There is no single perfect number for every account, but some ranges are more sensible than others.

  • 8 to 10 characters: too short for most modern accounts
  • 12 characters: acceptable for low-risk services, but not ideal
  • 14 to 16 characters: a solid everyday target
  • 18 to 20 characters: better for email, financial, and admin accounts
  • 20+ characters: strong option when the site allows it

The right choice also depends on whether the password is random or user-generated. A 16-character random password is far stronger than a 16-character password built from a real word and a date. Randomness matters because it removes the predictable structure attackers look for.

If a website has a maximum length limit, use the longest allowed password. If it supports a passphrase, make it long and unique. If it supports multi-factor authentication, turn that on as well. Password length is important, but it works best as part of a layered security setup.

Character Sets Still Matter

Length is the main defense, but character variety still helps. A strong password usually includes uppercase letters, lowercase letters, numbers, and symbols. That said, it is better to have a truly random 16-character password than a shorter password that only looks complex.

Why? Because predictable substitutions are easy to guess. Attackers already know common tricks. They test them automatically. Random combinations are much harder to anticipate.

The best way to think about character sets is this: they improve strength, but they do not replace length. If you have to choose between a longer password with fewer character types and a shorter password with every character type, length usually wins.

That is why a password generator is useful. It can create random strings that do not follow human habits. Humans tend to choose words, dates, names, and patterns. Generators do not. That difference is what makes generated passwords valuable.

Shared Accounts Need Extra Care

Shared accounts are a special case because many people use the same login. Teams often treat these accounts casually, and that is where problems start. If a password is simple enough to share verbally or remember on the fly, it is usually too weak.

For shared accounts, the best approach is:

  1. Generate a long random password.
  2. Store it in a trusted password manager or secure team system.
  3. Turn on multi-factor authentication if the account supports it.
  4. Change the password if a team member leaves or access is compromised.

Shared credentials should not be an excuse to use a weaker password. In fact, the opposite is true. Shared accounts need stronger controls because more people know the secret.

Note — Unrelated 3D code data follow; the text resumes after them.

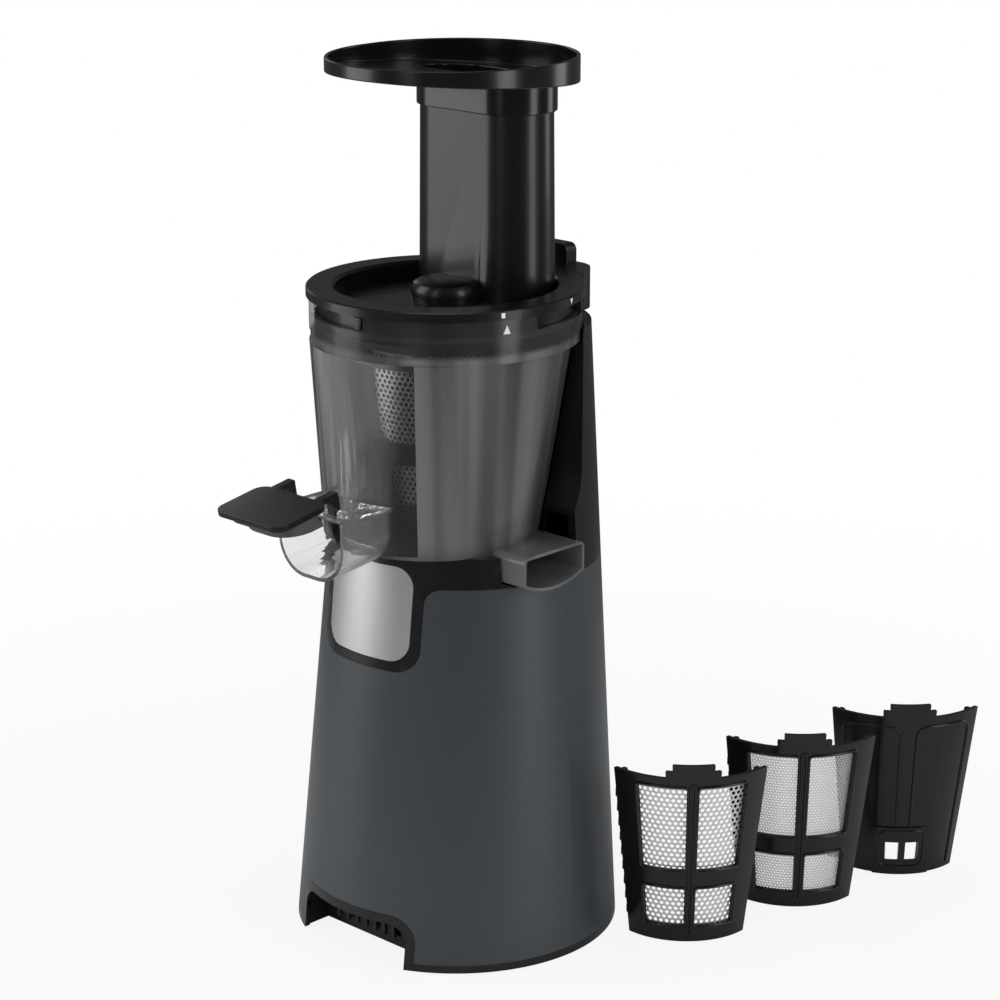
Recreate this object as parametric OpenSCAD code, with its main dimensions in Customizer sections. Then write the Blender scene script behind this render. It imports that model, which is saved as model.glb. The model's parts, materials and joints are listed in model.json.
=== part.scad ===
// Cold press juicer: a round leaning base with a geared motor, a clear bowl that lifts off,
// a strainer with three removable inserts, an auger, a wiper, a twist-on lid with an oval
// feed tube, a lift-off food tray, and a set of three spare inserts that stand beside it.
// Origin: on the floor, under the axis of the auger. The front is -Y and up is +Z.

/* [Base] */
// Radius of the base at the floor
base_foot_r = 87.6; // [85:0.2:90]
// How far the base's centre lies behind the auger's axis at the floor
base_foot_y = 6.5; // [5:0.1:8]
// Radius of the tower at its top
tower_r = 64.3; // [63.5:0.1:66]
// How far the tower's centre lies behind the auger's axis at its top
tower_y = 17.1; // [16.5:0.1:18.5]
// Height of the tower's top face
tower_top = 331; // [330:0.1:331.2]
// Height of the deck that the bowl stands on
deck_z = 222; // [221:0.5:223]
// Height of the grey wrap's top edge
wrap_top = 206; // [200:1:210]
// Wall of the grey wrap
wrap_wall = 1.5; // [1:0.1:2]
// Wall of the black housing
housing_wall = 2.6; // [2:0.1:3]
// Height of the black ring at the foot
ring_h = 4.2; // [3:0.1:6]
// Gap between the ring and the floor
ring_lift = 0.8; // [0.5:0.1:1.5]
// Radius of the sweep where the tower's front edge runs into the deck
sweep_r = 45; // [35:1:50]
// Place of the tower's front edge above the sweep, behind the axis
sweep_y = 33; // [30:0.5:36]

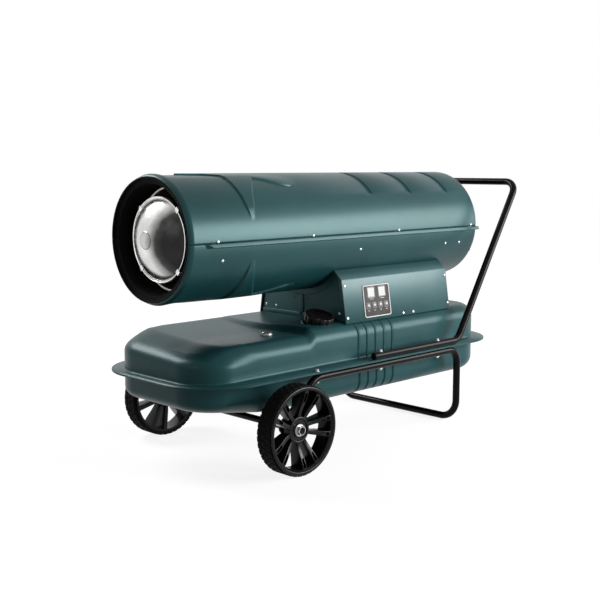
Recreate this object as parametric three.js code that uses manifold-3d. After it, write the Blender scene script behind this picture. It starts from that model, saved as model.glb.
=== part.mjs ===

If your team struggles to manage shared logins, consider whether the account can be replaced with individual access, single sign-on, or role-based permissions. The fewer people who need to know a secret, the safer the system becomes.

When To Rotate A Password

Old advice said to rotate passwords on a strict schedule. Modern security guidance is more nuanced. If a password is strong, unique, and protected by multi-factor authentication, frequent forced rotation may create more problems than it solves. People often respond by choosing weaker passwords or making tiny changes to old ones.

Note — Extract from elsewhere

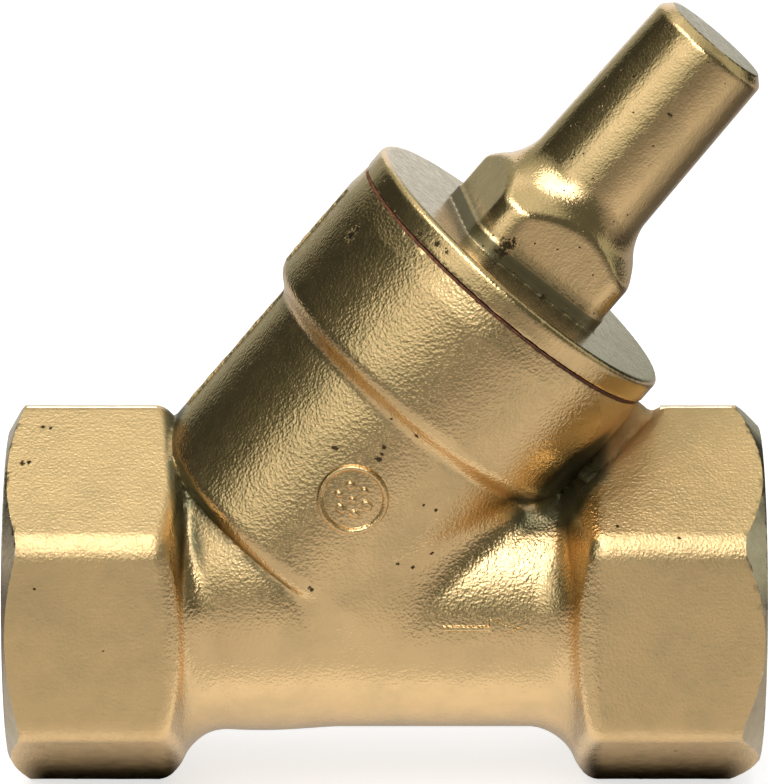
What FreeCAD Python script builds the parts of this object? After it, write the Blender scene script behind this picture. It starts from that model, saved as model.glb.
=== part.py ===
import FreeCAD, Part
import math
import os
import re

import Sketcher

# Angle seat non-return valve in forged brass, for a one-inch pipe, in millimetres.
# The run axis is X: water comes in at the face on X = 0 and leaves at the far face.
# The neck leans downstream from the run and carries the bonnet, the stem and the disc.
# Heights called "along the neck" are counted from the point where the two axes cross.

SIZES = {
    # forged body, run and hexagon ends
    "run_length": 90,
    "hexagon_across_flats": 41,
    "inlet_hexagon_length": 19,
    "outlet_hexagon_length": 20.4,
    "hexagon_edge_round": 3,
    "die_land": 1.4,
    "flash_width": 1.8,
    "flash_rise": 0.115,
    "flash_end_setback": 0.7,
    "corner_margin": 1,
    "cutter_margin": 2,
    "inlet_face_radius": 19.8,
    "outlet_face_radius": 20.2,
    "inlet_face_slope": 30,
    "outlet_face_slope": 44,
    "inlet_shoulder_slope": 64,
    "outlet_shoulder_slope": 66,
    "shoulder_crest_round": 1.4,
    "shoulder_cove_round": 3.5,
    "run_tube_radius": 16,
    # ports and waterway
    "port_thread_radius": 16.62,
    "port_thread_length": 17,
    "port_mouth_chamfer": 0.6,
    "waterway_radius": 13,
    "outlet_bore_start": 46.5,
    # neck
    "neck_angle": 50,
    "neck_crossing": 27,
    "neck_radius": 19.4,
    "neck_floor": 9.2,
    "neck_floor_round": 3,
    "collar_radius": 21.6,
    "collar_start": 33.3,
    "collar_round": 2.6,
    "collar_top": 50,
    "collar_bevel": 0.3,
    "collar_bevel_height": 2.6,
    "relief_radius": 23.8,
    "relief_floor": 38,
    "web_thickness": 3,
    "web_root": 1,
    "web_drop": 0.8,
    "neck_wall": 3.2,
    "collar_wall": 3.6,
    "cover_thread_length": 12,
    "cover_mouth_chamfer": 0.5,
    # seat in the body
    "seat_bore_radius": 12.5,
    "seat_height": 12.5,
    "seat_lip_width": 1.6,
    "seat_lip_rise": 1.5,
    # bonnet
    "gasket_thickness": 0.3,
    "gasket_play": 0.3,
    "gasket_rim_inset": 0.35,
    "flange_rim_inset": 0.2,
    "flange_thickness": 3.1,
    "flange_edge_round": 0.8,
    "head_across_flats": 19.6,
    "head_corner_round": 3.7,
    "head_turn": 10.6,
    "cone_height": 10.7,
    "head_slope": 45,
    "boss_root_radius": 8.05,
    "boss_root_round": 2.2,
    "boss_end_radius": 7.65,
    "boss_end_chamfer": 1.1,
    "bonnet_height": 38.5,
    "boss_end_wall": 3,
    "spigot_length": 11.3,
    "spigot_wall": 4.9,
    "spring_pocket_height": 8.5,
    "guide_wall": 2,
    # guide bush, stem and their fits
    "bush_wall": 1.45,
    "bush_length": 20,
    "stem_radius": 4,
    "stem_top": 74,
    "stem_end_chamfer": 0.5,
    "stem_thread_radius": 3,
    "stem_tip_below_nut": 0.8,
    "stem_bore_clearance": 0.6,
    "running_clearance": 0.05,
    "seated_clearance": 0.02,
    "thread_clearance": 0.1,
    "washer_play": 0.2,
    # disc and what it clamps
    "disc_lift": 10,
    "stop_clearance": 0.3,
    "seal_contact_gap": 0.05,
    "seal_thickness": 3,
    "seal_overlap": 0.5,
    "seal_hole_radius": 6.2,
    "seal_play": 0.1,
    "skirt_wall": 1,
    "skirt_rise": 1.2,
    "disc_plate_thickness": 3.9,
    "disc_edge_chamfer": 1.5,
    "disc_hub_radius": 7,
    "hub_edge_chamfer": 0.4,
    "stem_shoulder_height": 23.5,
    "retainer_radius": 10.6,
    "retainer_thickness": 1.5,
    "lock_washer_radius": 5.6,
    "lock_washer_thickness": 1.5,
    "lock_washer_slit": 1,
    "nut_across_flats": 10,
    "nut_height": 5,
    "nut_face_radius": 4.85,
    "nut_chamfer_slope": 30,
    # closing spring and its upper washer
    "spring_mean_radius": 10,
    "spring_wire_radius": 0.6,
    "spring_active_turns": 7,
    "spring_turn_gap": 0.04,
    "spring_end_gap": 0.05,
    "spring_washer_thickness": 1,
    "washer_rim_play": 0.28,
}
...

The better time to change a password is when something actually changes:

  • you suspect the account was exposed
  • a service reports a breach
  • a shared password has been widely distributed
  • an employee or contractor leaves the team
  • the account is especially sensitive and has no MFA

In other words, change passwords based on risk, not just the calendar. That keeps the security practice meaningful instead of ceremonial.

How To Use A Generator The Right Way

A password generator works best when you use it with a plan. First, decide the minimum length the account allows. Then enable the character sets that fit the site’s requirements. Some services reject symbols, but most modern ones do not. Finally, copy the result into a secure password manager instead of trying to memorize it.

That is the simplest workflow:

  • choose the longest practical length
  • include mixed character types where allowed
  • generate a unique password for each account
  • store it in a password manager
  • enable multi-factor authentication

The last step matters because a strong password does not solve every problem. If a phishing attack tricks you into typing the password on a fake login page, the strength of the password does not help much. MFA adds another layer that reduces the risk of stolen credentials being enough on their own.

What Makes A Password Easy To Use

Security advice often focuses only on attack resistance, but usability matters too. If a password is so complex that you cannot enter it reliably, you are more likely to make mistakes or look for shortcuts. The best password is strong enough for the threat, but still manageable in your actual workflow.

That is why managers and generators pair well together. The generator creates a password you would not have invented yourself, and the manager stores it so you do not need to memorize every character. This combination gives you strength without turning login into a daily chore.

For individual users, the biggest improvement is usually simple: stop reusing passwords. One unique password per account limits the blast radius of any single breach. A long random password is useful, but a long random password that is reused everywhere is still a risk.

A Simple Rule To Follow

If you want one rule you can actually remember, use this: make passwords as long as the site allows, keep them unique, and store them in a password manager.

That rule is easy to apply and hard to argue with. It avoids the trap of overthinking special characters while still respecting the basic math of account security. It also scales well, whether you are protecting a personal inbox or a shared business account.

If you are unsure what length to choose, start at 16 characters. If the account is sensitive, go longer. If the site blocks long passwords, use the maximum allowed length and enable MFA immediately. That gets you most of the benefit without making the process complicated.

Final Takeaway

The point of a password generator is not just to save typing. It is to produce passwords that are longer, less predictable, and harder to crack than the ones people usually make on their own. Length is the biggest factor, character variety is the backup, and uniqueness is the habit that keeps one mistake from becoming a bigger problem.

When you choose password length with those rules in mind, you get a result that is both practical and strong. That is the balance worth aiming for.